Desiderata by Max Ehrmann is a 1927 prose poem. "Desiderata" (Latin: "desired things")
10. Be yourself. Especially, do not feign affection.
The hardest thing I've ever had to do is learn to be myself – to figure out who I am; to find and establish my identity; to love myself. It was a 30 year journey that was challenging. I think it's supposed to be.
This is a developmental task that all of us face in some degree depending on our childhood history and personal experiences. As I said earlier, when I became aware that something was wrong, I turned to self-help books. My first reading was by Dr. Jerry Greenwald, Be the Person you were Meant to be (1973).
Recognizing that I was not the person I wanted to be, I discovered in my reading that I had to love myself first. That's where I was. I was looking to be loved, but I didn't love myself. So, why didn't I love myself? How did this happen? I was exposed to love and support just as I was exposed to indifference and criticism. I had my gifts, my talents, my innocence.

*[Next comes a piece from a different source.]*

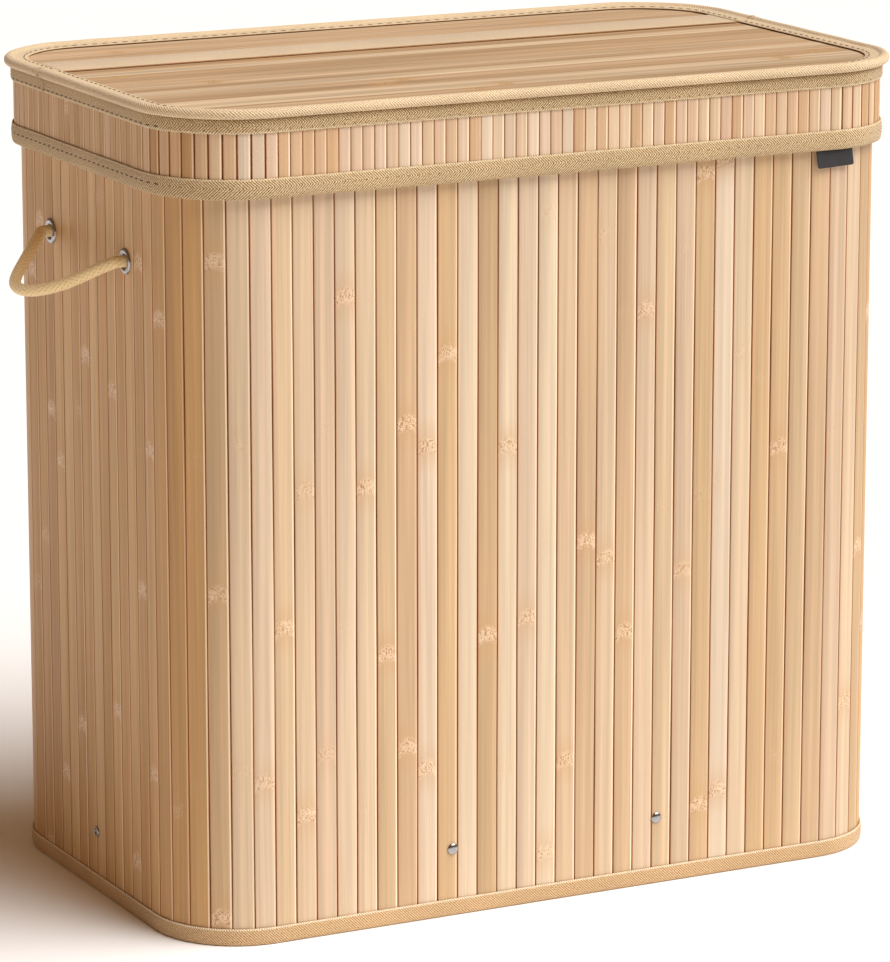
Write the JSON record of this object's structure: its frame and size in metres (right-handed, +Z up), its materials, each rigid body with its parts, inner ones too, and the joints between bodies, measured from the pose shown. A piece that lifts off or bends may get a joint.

Looking back, I think my grandmother was concerned that I was living in my own imaginary world. She was right. I had created an alternate reality to cope with the pain, anger and rejection I couldn't identify. Eventually, I could no longer use my imaginary world to escape my duty to myself. The realization was that I was afraid that if I became myself, no one would love me.
The irony slapped me in the face. I don't feel loved because I don't love the person I am; but I'm afraid to be the person I was meant to be because no one will love me. I had to make a choice. So I made it.
I looked at my fears and my self deception. I looked at how I sabotaged myself and what was lacking in my character. I mourned and grieved that I would not receive that special love that only a father could give. In spite of our conflict and uneasy relationship, and while vowing to be different, I made peace with my mother. She, too, had her story.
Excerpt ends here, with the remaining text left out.